Since then, we have not heard much of that from Republicans. In fact, we’ve been told it was not that bad, a “normal tourist visit.” And even if it was a semi-coup… maybe it was antifa? The FBI? And wait, sorry, it also was not really that bad—it was maybe even good.

Yet, on the day, the texts painted a different picture. They show three hosts from Fox News—Sean Hannity, Laura Ingraham, and Brian Kilmeade—asking for Trump to do something to stop the attack. They show Trump administration officials freaking out.

And they show Meadows—who has been on a media tour to promote his new book, even as Congress moves to hold him in contempt—agreeing he needs to get Trump to do something (“I’m pushing it hard,” he messaged) about the harsh reality that the lie the administration spread about a stolen election had sparked a violent attempt to overthrow the government.

All of this was put forward by Republican Liz Cheney as part of her statement in front of the committee.
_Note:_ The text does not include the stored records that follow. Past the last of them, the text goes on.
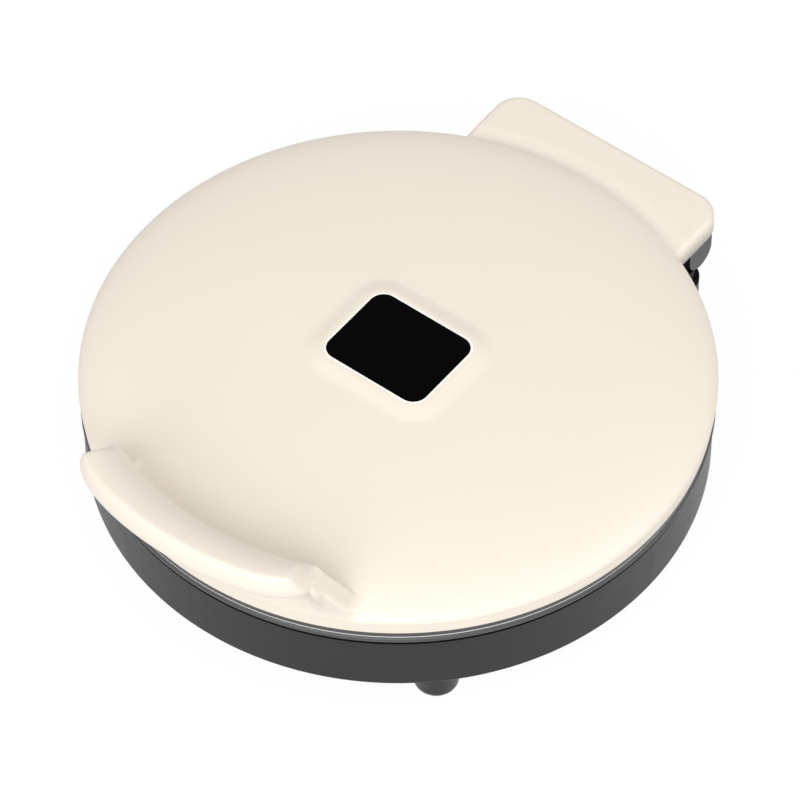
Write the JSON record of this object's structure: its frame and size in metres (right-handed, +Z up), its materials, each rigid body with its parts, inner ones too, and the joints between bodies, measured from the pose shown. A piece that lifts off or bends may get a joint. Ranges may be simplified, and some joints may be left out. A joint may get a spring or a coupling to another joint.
{
  "type": "electric baking pan",
  "caption": "Round two-plate electric baking pan with a domed lid on a floating hinge, an upswept front handle and short feet.",
  "frame": {"origin": "under the middle of the whole pan with its lid shut, on the surface that it stands on", "axes": "+Z up, +Y towards the hinge, the handle at -Y, +X to the right seen from the front"},
  "size_m": [0.342, 0.398, 0.1293],
  "materials": {
    "lid_plastic": "satin cream",
    "base_plastic": "satin dark grey",
    "nonstick_coating": "dark non-stick coat on cast aluminium",
    "trim_plastic": "dark grey",
    "panel_plastic": "glossy black",
    "arm_plastic": "mid grey",
    "hinge_plastic": "black",
    "foot_plastic": "black",
    "pad_rubber": "matt",
    "grommet_rubber": "matt",
    "terminal_plastic": "moulded",
    "wire_sleeve": "woven glass sleeve",
    "element_steel": "heat-stained",
    "shield_aluminium": "rolled",
    "shaft_steel": "ground",
    "screw_steel": "zinc plated"
  },
  "bodies": {
    "base": {"base_housing": "base_plastic", "lower_plate": "nonstick_coating", "lower_heating_element": "element_steel", "lower_heat_shield": "shield_aluminium", "lower_thermostat": "element_steel", "lower_thermal_fuse": "element_steel", "lower_plate_screws": "screw_steel", "foot_front_left": "foot_plastic", "foot_back_left": "foot_plastic", "foot_front_right": "foot_plastic", "foot_back_right": "foot_plastic", "foot_pad_front_left": "pad_rubber", "foot_pad_back_left": "pad_rubber", "foot_pad_front_right": "pad_rubber", "foot_pad_back_right": "pad_rubber", "foot_screws": "screw_steel", "guide_bolts": "screw_steel", "cord_grommet": "grommet_rubber", "terminal_block": "terminal_plastic", "base_wiring": "wire_sleeve"},
    "carriage": {"hinge_block": "hinge_plastic", "hinge_shaft": "shaft_steel"},
    "lid": {"lid_housing": "lid_plastic", "label_panel": "panel_plastic", "upper_plate": "nonstick_coating", "upper_trim_ring": "trim_plastic", "upper_heating_element": "element_steel", "upper_heat_shield": "shield_aluminium", "upper_thermostat": "element_steel", "upper_thermal_fuse": "element_steel", "upper_plate_screws": "screw_steel", "shield_screws": "screw_steel", "hinge_arms": "arm_plastic", "hinge_screws": "screw_steel", "lid_wiring": "wire_sleeve"}
  },
  "joints": [
    {"name": "hinge_float", "type": "slide", "parent": "base", "child": "carriage", "axis": [0, 0, 1], "range_m": [0, 0.012]},
    {"name": "lid_hinge", "type": "hinge", "parent": "carriage", "child": "lid", "pos_m": [0, 0.178, 0.0562], "axis": [-1, 0, 0], "range_deg": [0, 100]}
  ]
}
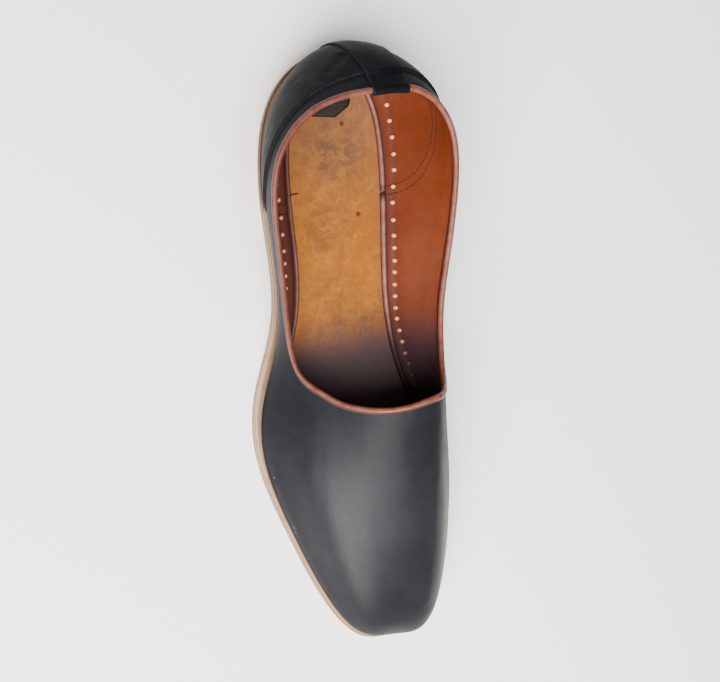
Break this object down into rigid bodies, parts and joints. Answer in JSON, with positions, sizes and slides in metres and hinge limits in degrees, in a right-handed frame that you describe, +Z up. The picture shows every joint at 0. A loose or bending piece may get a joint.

You can read all the messages, and her comments, here.

It makes something clear. For a moment, the reality pierced through to Fox News, Republicans, and Trump administration officials that they had been trying to wreck democracy—and would even have to live with those consequences.

Everyone was in Meadows’ messages. They were sort of atoning and trying to fix it. Because it got too real.

Kilmeade requested Trump “get… on tv” to stop the insurrection. In the almost year since, Kilmeade has been on TV himself. In fact, he was on Fox & Friends this morning, but he didn’t bother to mention the texts today.

The same goes for Sean Hannity, who on January 6 asked Meadows if Trump could “make a statement” and “ask people to leave the Capitol.” Since then, Hannity has made a practice of soft-pedaling the insurrection to such a degree that compatriot Geraldo Riveria has said he is “gaslighting” viewers about it.

Laura Ingraham—who texted Meadows that day to say that Trump “needs to tell people in the Capitol to go home”—spent a good deal of time making clear that what happened on January 6 was not good. It was wrong, she repeatedly said. But then, in her explanation, she made sure to mention antifa could be involved. She added that maybe the election was rigged.

And, in that vein, for the past year or so, Republicans, and Fox News, have downplayed the seriousness of what happened on January 6.

But let’s remember the energy.

America watched as people rushed the Capitol in an attempt to overthrow an election to keep in power an unelected official—or, in his parlance: a loser!

Since then, they’ve tried to rewrite January 6 in whataboutisms. Any mention of the horror has to be sprinkled with a mention that antifa could’ve been involved and that the security should have been better. It can be a full out denial (Tucker Carlson) or an attempt to mention a few caveats (Ingraham), but in each case acknowledging January 6 was evil requires distancing themselves from what happened.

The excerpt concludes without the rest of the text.